Copy out each line of the data that holds the word "three".

Records shown:
::::
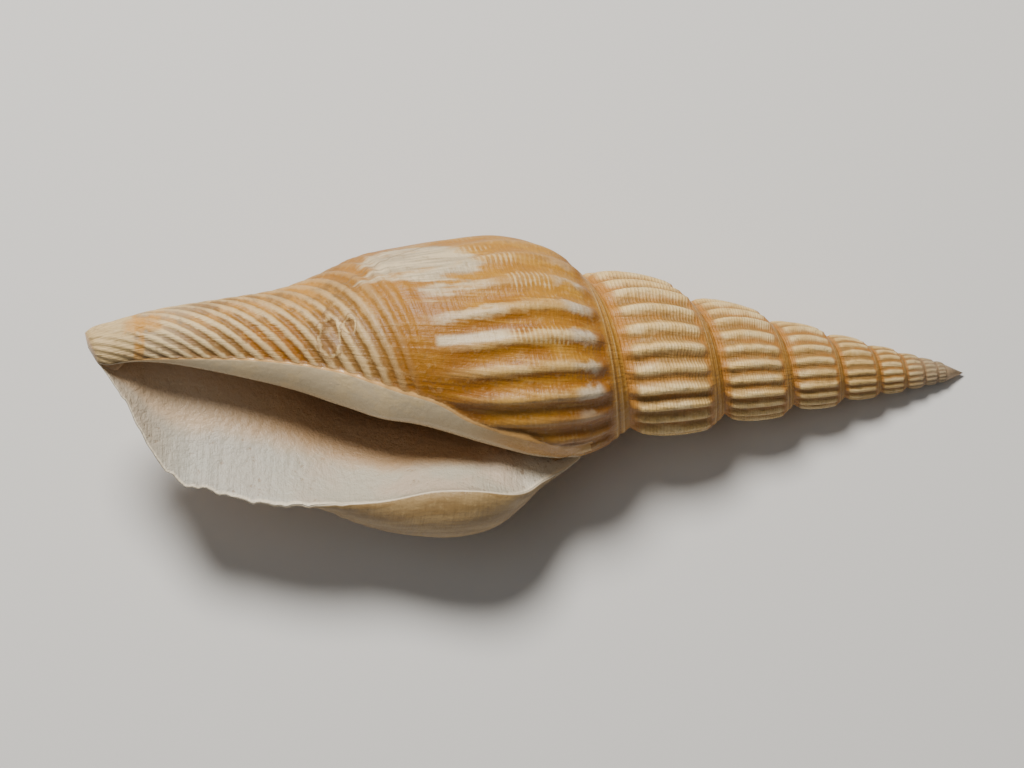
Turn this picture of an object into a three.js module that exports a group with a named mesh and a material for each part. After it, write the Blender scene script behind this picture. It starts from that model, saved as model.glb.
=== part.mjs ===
import * as THREE from "three";

// A slender dextral conch shell, grown as one piece, lying on its back with the mouth turned up.
// Millimetres, +Z up. The coiling axis runs along X with the apex at +X, and the mouth faces up
// and towards -Y. The origin is under the middle of the shell, on the surface that it rests on.
//
// A place on the shell is told by three values:
//   turn      how many whorls of growth before the finished lip (0 at the lip, -1 one whorl back)
//   distance  millimetres from the apex along the coiling axis
//   along     0 at the suture, 1 at the tip of the canal, on the last whorl only

// Size and growth
const SHELL_LENGTH = 79.3;
const SUTURE_AT_LIP = 41.9;
const FIRST_WHORL_OFFSET = 0.3;
const GROWTH_RATE = 0.31;
const GROWTH_SLOWING = 0.006;
const LIP_CLIMB = 0.168;
const LIP_CLIMB_TURNS = 0.24;
const FIRST_TURN = -9.4;
const APEX_NUCLEUS = 0.3;
const APEX_BLUNTNESS = 0.34;
const APEX_BLUNT_LENGTH = 19;

// Relief
const RIBS_PER_WHORL = 20;
const RIB_HEIGHT = 0.036;
const RIB_START = 0.13;
const RIB_RISE = 0.1;
const RIB_END = 0.9;
const GROOVE_PLACE = 0.1;
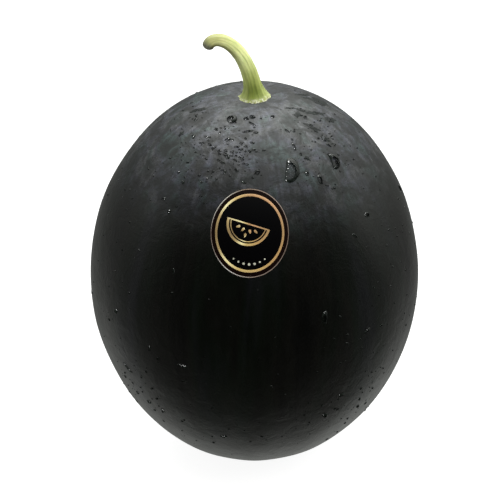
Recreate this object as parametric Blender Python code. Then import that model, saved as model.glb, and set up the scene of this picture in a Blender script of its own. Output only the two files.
::::
Expected answer:
Turn this picture of an object into a three.js module that exports a group with a named mesh and a material for each part. After it, write the Blender scene script behind this picture. It starts from that model, saved as model.glb.
import * as THREE from "three";
// A place on the shell is told by three values:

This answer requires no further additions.